We Have Many Police Departments In St. Louis
This post is intended to help out headline writers from outside the St. Louis region. Last week many said St. Louis Police when they meant St. Louis County Police.
Not their fault, they likely don’t know our long history of fragmentation.
The St. Louis region is in two states — Missouri & Illinois. Sixteen-seventeen counties, half per state, make up the Greater St. Louis area. The St. Louis Police was originally formed in 1808. In 1861, during the Civil War, the Confederate-supporting state took control of the St. Louis Police since the city was pro-Union. St. Louis only got back full control from the state in the last year or two.
In 1876 the rapidly-growing City of St. Louis left St. Louis County, to avoid having to support the rest of the then largely rural county. St. Louis, through changes to the Missouri constitution, became an independent city-county. The City of St. Louis, as a city-county, also has a Sheriff’s department.
St. Louis County Police was formed in 1955, absorbing the St. Louis County Sheriff at that time. You might think the St. Louis County Police patrol all of St. Louis County, but no. St. Louis County has 90 municipalities. Some, like Ferguson, have their own police force. Others, like Jennings, contract through St. Louis County. Jennings used to have its own force, but it was dissolved in 2011. A few other municipalities contract through a neighboring municipality for police services. Unincorporated areas of St. Louis County are, as you’d expect, covered by St. Louis County Police. One tiny municipality, Flordel Hills, recently started its own police force.
With 884 individual units of government, St. Louis ranks 3rd only to Pittsburgh and Denver among our peer regions in ratio of local governments to citizens. (Where We Stand)

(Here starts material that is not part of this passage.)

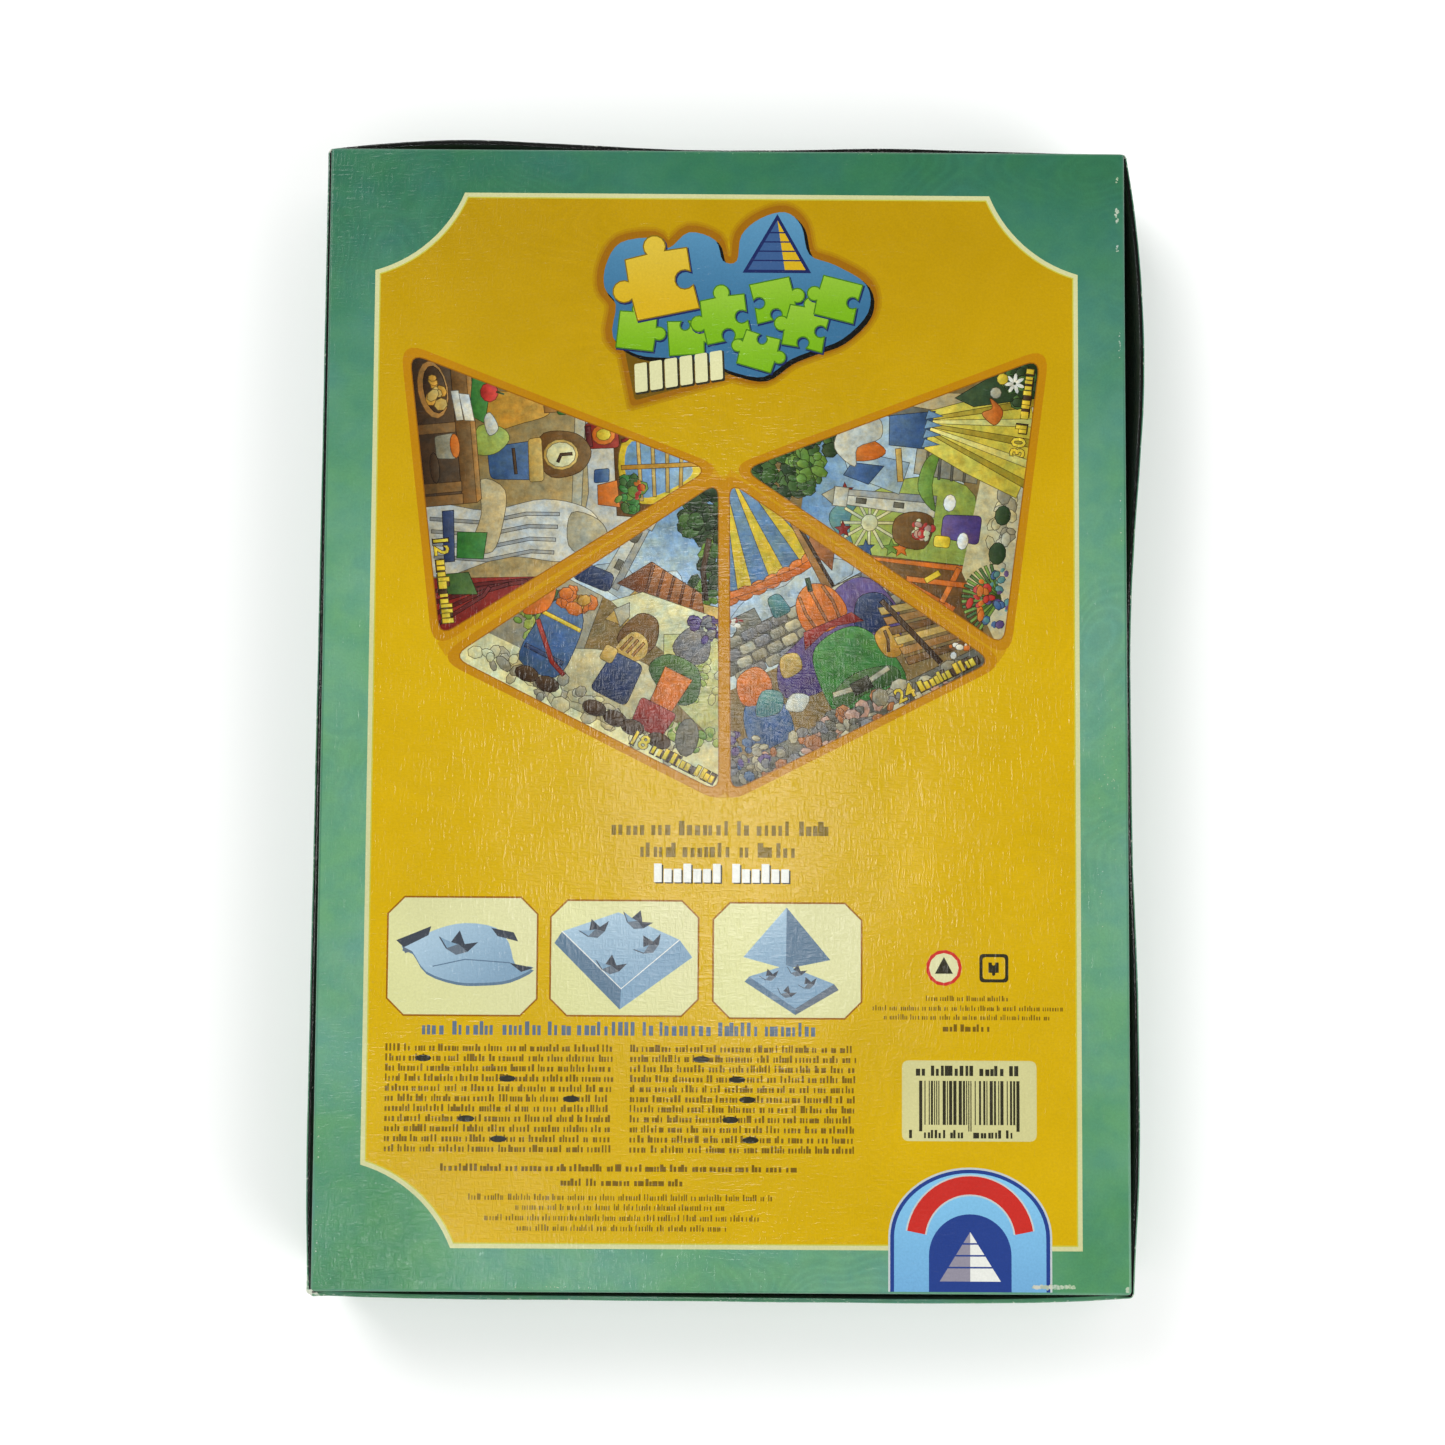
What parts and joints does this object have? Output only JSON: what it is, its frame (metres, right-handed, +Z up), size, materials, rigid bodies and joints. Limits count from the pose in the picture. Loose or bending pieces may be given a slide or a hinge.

I’m not sure how many of the 884 units of government are police, regardless, the St. Louis Police is different than the St. Louis County Police.
— Steve Patterson
Yes. Yes Yes. Yes. Yes. Yes!
Wow, I knew about Pittsburgh but figured Denver had its sh*t together. That’s surprising. At any rate, their convoluted government doesn’t seem to be hindering their growth.
Denver has its share of smaller suburban cities, but the bulk of its large number of “governmental units” are special taxing districts, including fire districts, parks districts, water and sewer districts, business improvement districts, a large transit district and multiple school districts, all having the power to levy taxes and having some type of elected board. What most don’t have are police powers – they don’t run speed traps nor have kangaroo courts: http://www.colorado.gov/cs/Satellite/DOLA-Main/CBON/1251594652456
Actually l, St Louis has on one police department, like most cities.